# Data section start

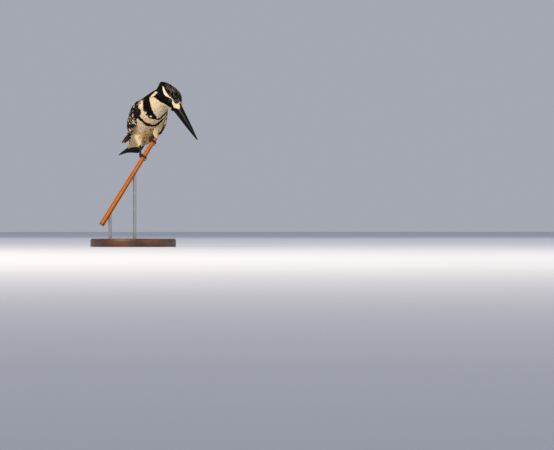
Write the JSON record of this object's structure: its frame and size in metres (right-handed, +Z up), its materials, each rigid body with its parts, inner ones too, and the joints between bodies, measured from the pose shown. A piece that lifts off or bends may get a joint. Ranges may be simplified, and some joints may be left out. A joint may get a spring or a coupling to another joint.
{
  "type": "pied kingfisher display model",
  "caption": "Life-size pied kingfisher leaning forward from a slanted cut reed, head turned down to its left, held on two rods above a round base.",
  "frame": {"origin": "centre of the round base's underside", "axes": "+Z up from the base; the bird's body faces -Y and +X is its left; the reed leans towards +X"},
  "size_m": [0.137, 0.1882, 0.2388],
  "materials": {
    "plumage_black": "black contour feathers with white edges",
    "plumage_white": "soft white contour feathers with two black breast bands",
    "bill_horn": "satin black horn",
    "foot_skin": "blackish scaled skin",
    "claw_horn": "glossy black horn",
    "eye": "very dark brown, wet gloss",
    "reed": "dry orange-tan reed, satin",
    "stand_wood": "oiled dark wood",
    "stand_metal": "brushed rod"
  },
  "bodies": {
    "root": {"head": "plumage_black", "neck": "plumage_white", "trunk": "plumage_white", "wing_left": "plumage_black", "wing_right": "plumage_black", "tail": "plumage_black", "thigh_left": "plumage_white", "thigh_right": "plumage_white", "bill_upper": "bill_horn", "bill_lower": "bill_horn", "eye_left": "eye", "eye_right": "eye", "foot_left": "foot_skin", "foot_right": "foot_skin", "claw_inner_left": "claw_horn", "claw_middle_left": "claw_horn", "claw_outer_left": "claw_horn", "claw_hind_left": "claw_horn", "claw_inner_right": "claw_horn", "claw_middle_right": "claw_horn", "claw_outer_right": "claw_horn", "claw_hind_right": "claw_horn", "perch_reed": "reed", "stand_base": "stand_wood", "stand_rod_1": "stand_metal", "stand_rod_2": "stand_metal"}
  },
  "joints": []
}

# Data section end

Exercise prompt.
Repeat the data verbatim.

Response to the exercise.
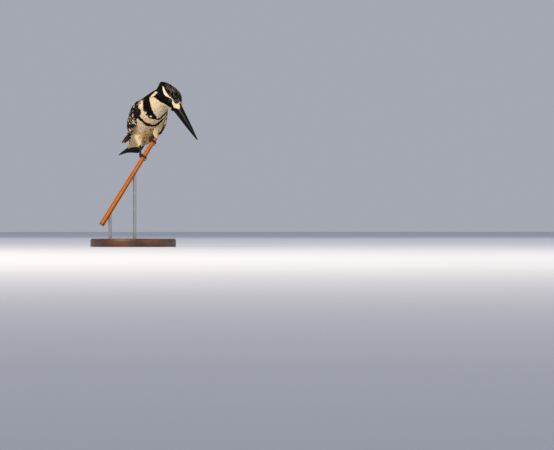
Write the JSON record of this object's structure: its frame and size in metres (right-handed, +Z up), its materials, each rigid body with its parts, inner ones too, and the joints between bodies, measured from the pose shown. A piece that lifts off or bends may get a joint. Ranges may be simplified, and some joints may be left out. A joint may get a spring or a coupling to another joint.
{
  "type": "pied kingfisher display model",
  "caption": "Life-size pied kingfisher leaning forward from a slanted cut reed, head turned down to its left, held on two rods above a round base.",
  "frame": {"origin": "centre of the round base's underside", "axes": "+Z up from the base; the bird's body faces -Y and +X is its left; the reed leans towards +X"},
  "size_m": [0.137, 0.1882, 0.2388],
  "materials": {
    "plumage_black": "black contour feathers with white edges",
    "plumage_white": "soft white contour feathers with two black breast bands",
    "bill_horn": "satin black horn",
    "foot_skin": "blackish scaled skin",
    "claw_horn": "glossy black horn",
    "eye": "very dark brown, wet gloss",
    "reed": "dry orange-tan reed, satin",
    "stand_wood": "oiled dark wood",
    "stand_metal": "brushed rod"
  },
  "bodies": {
    "root": {"head": "plumage_black", "neck": "plumage_white", "trunk": "plumage_white", "wing_left": "plumage_black", "wing_right": "plumage_black", "tail": "plumage_black", "thigh_left": "plumage_white", "thigh_right": "plumage_white", "bill_upper": "bill_horn", "bill_lower": "bill_horn", "eye_left": "eye", "eye_right": "eye", "foot_left": "foot_skin", "foot_right": "foot_skin", "claw_inner_left": "claw_horn", "claw_middle_left": "claw_horn", "claw_outer_left": "claw_horn", "claw_hind_left": "claw_horn", "claw_inner_right": "claw_horn", "claw_middle_right": "claw_horn", "claw_outer_right": "claw_horn", "claw_hind_right": "claw_horn", "perch_reed": "reed", "stand_base": "stand_wood", "stand_rod_1": "stand_metal", "stand_rod_2": "stand_metal"}
  },
  "joints": []
}